> TASK DIRECTIONS
Return the lines from the one that contains "mesh.shade_smooth()" through the one that contains "zip(*points))), Vector(map(max, zip(*points)))", both included, exactly as written and with nothing added.

> PROVIDED MATERIAL
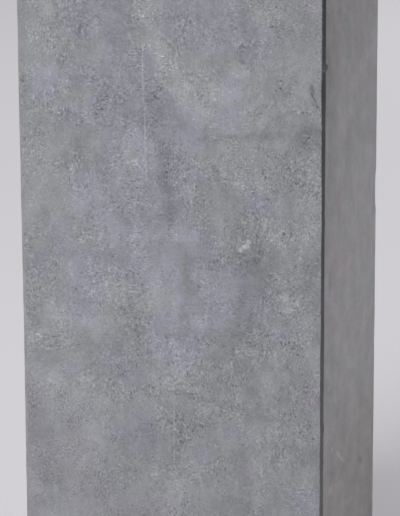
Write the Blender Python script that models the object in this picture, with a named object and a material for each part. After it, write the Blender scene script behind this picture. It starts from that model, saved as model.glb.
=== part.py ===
"""A square bluestone edging post, one piece of stone standing on its sawn foot.

The front and back are dressed faces, with a low uneven relief and thin ledges where the layers let go.
The two sides, the head and the foot are sawn flat. The long arrises are eased by hand, so their width
varies, and small flakes are missing along them.

Z is up, the front faces -Y, and the origin is the middle of the foot.
"""

from collections import namedtuple
from math import radians

import bmesh
import bpy
from mathutils import Matrix, Vector, noise

# Driving dimensions, in metres.
POST_WIDTH = 0.120
POST_DEPTH = 0.120
POST_HEIGHT = 0.500
ARRIS_LEG = 0.0011
HEAD_LEG = 0.0010

# Spacing of the dressed faces' rows and columns, how close two rows may be, and the distance from the
# sides to the first and last column.
GRID_STEP = 0.0080
CLOSEST_ROWS = 0.0016
EDGE_STRIP = 0.0035

# Relief of the dressed faces: slow swells with lumps on them, cut inwards from the sawn plane.
# Where it would rise above the plane, a flat patch of the sawn face is left.
MEAN_DEPTH = 0.00032
SWELL_HEIGHT = 0.00045
SWELL_SIZE = 0.045
LUMP_HEIGHT = 0.00035
LUMP_SIZE = 0.015

# Where each face's own noise starts, so that front and back differ.
NOISE_SEEDS = {"front": 3.7, "back": 19.2}

# How wide a ledge's step is, how much its line wanders, how far below it the ground is level again,
# and the share of its length over which it fades out at each end.
LEDGE_STEP_WIDTH = 0.0030
LEDGE_WANDER = 0.0022
LEDGE_REACH = 0.022
LEDGE_FADE = 0.3

# A ledge runs from start to end on its face, each as a place across and up, and steps in by its drop.
Ledge = namedtuple("Ledge", "start end drop")
LEDGES = {
    "front": (
        Ledge((0.014, 0.189), (0.060, 0.194), 0.00035),
        Ledge((-0.003, 0.091), (0.050, 0.078), 0.00030),
        Ledge((-0.014, 0.243), (0.014, 0.195), 0.00030),
        Ledge((-0.060, 0.338), (0.004, 0.352), 0.00040),
        Ledge((0.010, 0.431), (0.060, 0.414), 0.00045),
    ),
    "back": (
        Ledge((-0.060, 0.118), (-0.008, 0.131), 0.00040),
        Ledge((0.004, 0.224), (0.060, 0.205), 0.00045),
        Ledge((-0.046, 0.301), (0.012, 0.322), 0.00035),
        Ledge((-0.010, 0.442), (0.052, 0.455), 0.00040),
    ),
}

# Leg of each long arris where it changes, as height and leg, from the foot up.
ARRIS_LEGS = {
    ("front", "left"): ((0.0, 0.0016), (0.105, 0.0015), (0.235, 0.0005), (POST_HEIGHT, 0.0010)),
    ("front", "right"): ((0.0, 0.0012), (0.125, 0.0012), (0.155, 0.0010), (0.203, 0.0014), (POST_HEIGHT, 0.0011)),
    ("back", "left"): ((0.0, 0.0010), (0.180, 0.0014), (0.330, 0.0009), (POST_HEIGHT, 0.0012)),
    ("back", "right"): ((0.0, 0.0012), (0.240, 0.0008), (POST_HEIGHT, 0.0014)),
}

# A flake is missing from the arris of one face and side. Its scar has a height and a length up the
# arris, a reach and a depth on the face, and a bite, which is how much it widens the eased arris.
Flake = namedtuple("Flake", "face side height length reach depth bite")
FLAKES = (
    Flake("front", "right", 0.206, 0.012, 0.0054, 0.0004, 0.0001),
    Flake("front", "left", 0.409, 0.018, 0.0055, 0.0010, 0.0012),
    Flake("front", "right", 0.011, 0.016, 0.0060, 0.0010, 0.0012),
    Flake("front", "right", 0.336, 0.014, 0.0045, 0.0008, 0.0010),
    Flake("back", "left", 0.268, 0.024, 0.0065, 0.0010, 0.0013),
    Flake("back", "right", 0.152, 0.016, 0.0050, 0.0009, 0.0011),
    Flake("back", "right", 0.462, 0.020, 0.0060, 0.0011, 0.0014),
)

# Where the rows through a flake lie, as shares of its length from its middle.
FLAKE_ROWS = (-0.5, -0.25, 0.0, 0.25, 0.5)

# Two points closer than this are the same point.
SAME = 1e-5

# Edges that turn more than this, in degrees, are shaded sharp.
SHARP_TURN = 25

BLUESTONE_COLOUR = (0.265, 0.273, 0.297, 1.0)
BLUESTONE_ROUGHNESS = 0.78


def clear_scene():
    """Takes out whatever the file opened with."""
    for obj in list(bpy.data.objects):
        bpy.data.objects.remove(obj, do_unlink=True)


def smooth_step(value):
    """0 below 0, 1 above 1, and an even S between."""
    t = max(0.0, min(1.0, value))
    return t * t * (3 - 2 * t)


def waver(across, up, size, seed):
    """Smooth noise about 0, with lumps about as wide as size."""
    return noise.noise(Vector((across / size, up / size, seed)))


def ledge_depth(across, up, ledge):
    """How far one ledge cuts in: nothing above its line, its full drop just below, then fading out."""
    start = Vector(ledge.start)
    run = Vector(ledge.end) - start
    offset = Vector((across, up)) - start
    along = offset.dot(run) / run.length_squared
    below = offset.dot(Vector((run.y, -run.x)).normalized())
    below += LEDGE_WANDER * waver(across, up, LUMP_SIZE, ledge.drop)
    stepped = smooth_step(0.5 + below / LEDGE_STEP_WIDTH)
    fading = 1 - smooth_step(below / LEDGE_REACH)
    from_start = smooth_step(0.5 + along / LEDGE_FADE)
    from_end = smooth_step(0.5 + (1 - along) / LEDGE_FADE)
    return ledge.drop * stepped * fading * from_start * from_end


def flake_share(across, up, flake):
    """1 in the middle of a flake's scar on its arris, and 0 from its rim outwards, as a scoop is."""
    from_arris = POST_WIDTH / 2 - (across if flake.side == "right" else -across)
    lengthwise = (up - flake.height) / (flake.length / 2)
    crosswise = from_arris / flake.reach
    return max(0.0, 1 - lengthwise ** 2 - crosswise ** 2) ** 0.5


def relief_depth(face, across, up):
    """How far the dressed face lies inside its plane at one place."""
    seed = NOISE_SEEDS[face]
    depth = MEAN_DEPTH + SWELL_HEIGHT * waver(across, up, SWELL_SIZE, seed)
    depth = max(0.0, depth + LUMP_HEIGHT * waver(across, up, LUMP_SIZE, seed))
    for ledge in LEDGES[face]:
        depth += ledge_depth(across, up, ledge)
    for flake in FLAKES:
        if flake.face == face:
            depth += flake.depth * flake_share(across, up, flake)
    return depth


def arris_leg(face, side, up):
    """What the easing takes off at this height of an arris, with its flakes."""
    stretches = ARRIS_LEGS[face, side]
    leg = stretches[0][1]
    for (low, low_leg), (high, high_leg) in zip(stretches, stretches[1:]):
        leg += (high_leg - low_leg) * smooth_step((up - low) / (high - low))
    edge = POST_WIDTH / 2 if side == "right" else -POST_WIDTH / 2
    for flake in FLAKES:
        if (flake.face, flake.side) == (face, side):
            leg += flake.bite * flake_share(edge, up, flake)
    return leg


def row_heights():
    """Heights of the rows: an even spacing, with more through each flake."""
    count = round(POST_HEIGHT / GRID_STEP)
    wanted = [POST_HEIGHT * i / count for i in range(1, count)]
    for flake in FLAKES:
        wanted += [flake.height + flake.length * share for share in FLAKE_ROWS]
    rows = []
    for height in sorted(wanted):
        inside = CLOSEST_ROWS < height < POST_HEIGHT - CLOSEST_ROWS
        if inside and (not rows or height - rows[-1] > CLOSEST_ROWS):
            rows.append(height)
    return rows


def column_places():
    """Places of the columns across a dressed face, the first and last ones close to the arrises."""
    inner = POST_WIDTH / 2 - EDGE_STRIP
    count = round(2 * inner / GRID_STEP)
    return [-inner + 2 * inner * i / count for i in range(count + 1)]


def saw_block():
    """The sawn block with a narrow bevel on its long arrises and round its head."""
    block = bmesh.new()
    size = Matrix.Diagonal((POST_WIDTH, POST_DEPTH, POST_HEIGHT, 1))
    bmesh.ops.create_cube(block, size=1, matrix=Matrix.Translation((0, 0, POST_HEIGHT / 2)) @ size)
    upright = [e for e in block.edges if abs(e.verts[0].co.z - e.verts[1].co.z) > POST_HEIGHT / 2]
    bmesh.ops.bevel(block, geom=upright, offset=ARRIS_LEG, segments=1, affect="EDGES")
    head = [e for e in block.edges if min(v.co.z for v in e.verts) > POST_HEIGHT - SAME]
    bmesh.ops.bevel(block, geom=head, offset=HEAD_LEG, segments=1, affect="EDGES")
    return block


def cut_rows_and_columns(block):
    """Divides the block's faces, so that its dressed faces have points to shape."""
    cuts = [((0, 0, height), (0, 0, 1)) for height in row_heights()]
    cuts += [((across, 0, 0), (1, 0, 0)) for across in column_places()]
    for place, normal in cuts:
        everything = block.verts[:] + block.edges[:] + block.faces[:]
        bmesh.ops.bisect_plane(block, geom=everything, dist=SAME, plane_co=place, plane_no=normal)


def dress_faces(block):
    """Moves the points of the two dressed faces inwards, and varies the width of the eased arrises."""
    for vert in block.verts:
        across, depth, up = vert.co
        face = "front" if depth < 0 else "back"
        side = "left" if across < 0 else "right"
        outwards = -1 if face == "front" else 1
        sidewards = -1 if side == "left" else 1
        on_dressed = abs(abs(depth) - POST_DEPTH / 2) < SAME
        on_side = abs(abs(across) - POST_WIDTH / 2) < SAME
        on_arris_line = abs(abs(across) - (POST_WIDTH / 2 - ARRIS_LEG)) < SAME
        if on_dressed and on_arris_line:
            vert.co.x = sidewards * (POST_WIDTH / 2 - arris_leg(face, side, up))
        if on_dressed:
            vert.co.y -= outwards * relief_depth(face, vert.co.x, up)
        elif on_side:
            leg = arris_leg(face, side, up) + relief_depth(face, across, up)
            vert.co.y = outwards * (POST_DEPTH / 2 - leg)


def bluestone_material():
    """Blue-grey stone, dull and dense."""
    material = bpy.data.materials.new("bluestone")
    material.use_nodes = True
    shader = material.node_tree.nodes["Principled BSDF"]
    shader.inputs["Base Color"].default_value = BLUESTONE_COLOUR
    shader.inputs["Roughness"].default_value = BLUESTONE_ROUGHNESS
    shader.inputs["Metallic"].default_value = 0.0
    return material


def make_post():
    """The whole post as one object."""
    block = saw_block()
    cut_rows_and_columns(block)
    dress_faces(block)
    bmesh.ops.recalc_face_normals(block, faces=block.faces)
    mesh = bpy.data.meshes.new("edging_post")
    block.to_mesh(mesh)
    block.free()
    mesh.materials.append(bluestone_material())
    mesh.shade_smooth()
    mesh.set_sharp_from_angle(angle=radians(SHARP_TURN))
    post = bpy.data.objects.new("edging_post", mesh)
    bpy.context.scene.collection.objects.link(post)
    return post


clear_scene()
make_post()
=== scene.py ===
# %% [markdown]
# A bluestone edging post, as a lesson in stone.
# The object is one square bar of blue-grey stone that stands in a row along a bed or a terrace. It has no
# parts, so the whole lesson is about its surface: a dressed front that is mottled and gritty, sawn sides,
# dark ground arrises and the small damage of handling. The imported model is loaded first, because
# it is the fixed frame: the finished stone stands exactly where it stands, at the same size.

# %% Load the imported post
from collections import namedtuple
from math import radians

import bmesh
import bpy
from mathutils import Matrix, Vector, noise


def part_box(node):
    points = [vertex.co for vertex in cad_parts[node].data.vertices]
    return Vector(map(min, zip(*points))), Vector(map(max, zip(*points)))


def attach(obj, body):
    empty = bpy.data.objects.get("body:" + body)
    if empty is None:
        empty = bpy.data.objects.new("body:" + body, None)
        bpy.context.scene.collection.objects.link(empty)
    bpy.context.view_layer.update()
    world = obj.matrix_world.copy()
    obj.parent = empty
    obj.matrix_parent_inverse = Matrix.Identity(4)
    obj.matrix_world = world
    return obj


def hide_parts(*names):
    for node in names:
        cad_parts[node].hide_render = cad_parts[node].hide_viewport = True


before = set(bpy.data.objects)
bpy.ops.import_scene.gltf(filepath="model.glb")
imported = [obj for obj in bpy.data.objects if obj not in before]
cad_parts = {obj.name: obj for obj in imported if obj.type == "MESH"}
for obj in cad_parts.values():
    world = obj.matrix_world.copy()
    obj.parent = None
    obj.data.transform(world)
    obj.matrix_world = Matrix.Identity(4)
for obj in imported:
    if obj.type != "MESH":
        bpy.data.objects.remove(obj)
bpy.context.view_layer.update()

NODE = "edging_post"
low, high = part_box(NODE)
WIDTH, DEPTH, HEIGHT = high - low
MM = 0.001
print("post", [round(size / MM, 1) for size in (WIDTH, DEPTH, HEIGHT)], "mm")

# %% [markdown]
# The camera comes before the stone, so that every look at it is from the right place.
# The photograph was taken with a long lens from a little above the middle of the post, about 14 degrees to
# its right. The lens is worked out from its focal length in pixels, and the turn, the fall and the small
# roll from where the four upright edges of the post run in the picture.

# %% Set the camera
PHOTO_HEIGHT = 516
FOCAL_PIXELS = 2400
SENSOR = 36.0
EYE = (0.2243, -0.9361, 0.3217)
TURN, FALL, ROLL = 13.632, 11.243, -0.226


def add_camera():
    """A camera at the photographer's place, looking down its own -Z."""
    bpy.ops.object.camera_add()
    camera = bpy.context.object
    camera.name = "camera"
    camera.data.sensor_width = SENSOR
    camera.data.lens = FOCAL_PIXELS * SENSOR / PHOTO_HEIGHT
    turned = Matrix.Rotation(radians(TURN), 4, "Z") @ Matrix.Rotation(radians(90 - FALL), 4, "X")
    camera.matrix_world = Matrix.Translation(EYE) @ turned @ Matrix.Rotation(radians(ROLL), 4, "Z")
    bpy.context.scene.camera = camera
    return camera


bpy.ops.object.select_all(action="DESELECT")
camera = add_camera()
print("camera lens", round(camera.data.lens, 1), "mm")

# %% [markdown]
# The studio is a pale floor that runs out of sight, soft light from all round, and two large soft lamps.
# The stronger one stands high at the left front, because the front of the post is lighter than its right
# side and the floor is darker just behind it at the right. The weaker one, far back at the right, lights
# the floor there and the far edge of the side. No wall is needed: the camera looks down on floor only.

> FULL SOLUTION
    mesh.shade_smooth()
    mesh.set_sharp_from_angle(angle=radians(SHARP_TURN))
    post = bpy.data.objects.new("edging_post", mesh)
    bpy.context.scene.collection.objects.link(post)
    return post


clear_scene()
make_post()
=== scene.py ===
# %% [markdown]
# A bluestone edging post, as a lesson in stone.
# The object is one square bar of blue-grey stone that stands in a row along a bed or a terrace. It has no
# parts, so the whole lesson is about its surface: a dressed front that is mottled and gritty, sawn sides,
# dark ground arrises and the small damage of handling. The imported model is loaded first, because
# it is the fixed frame: the finished stone stands exactly where it stands, at the same size.

# %% Load the imported post
from collections import namedtuple
from math import radians

import bmesh
import bpy
from mathutils import Matrix, Vector, noise


def part_box(node):
    points = [vertex.co for vertex in cad_parts[node].data.vertices]
    return Vector(map(min, zip(*points))), Vector(map(max, zip(*points)))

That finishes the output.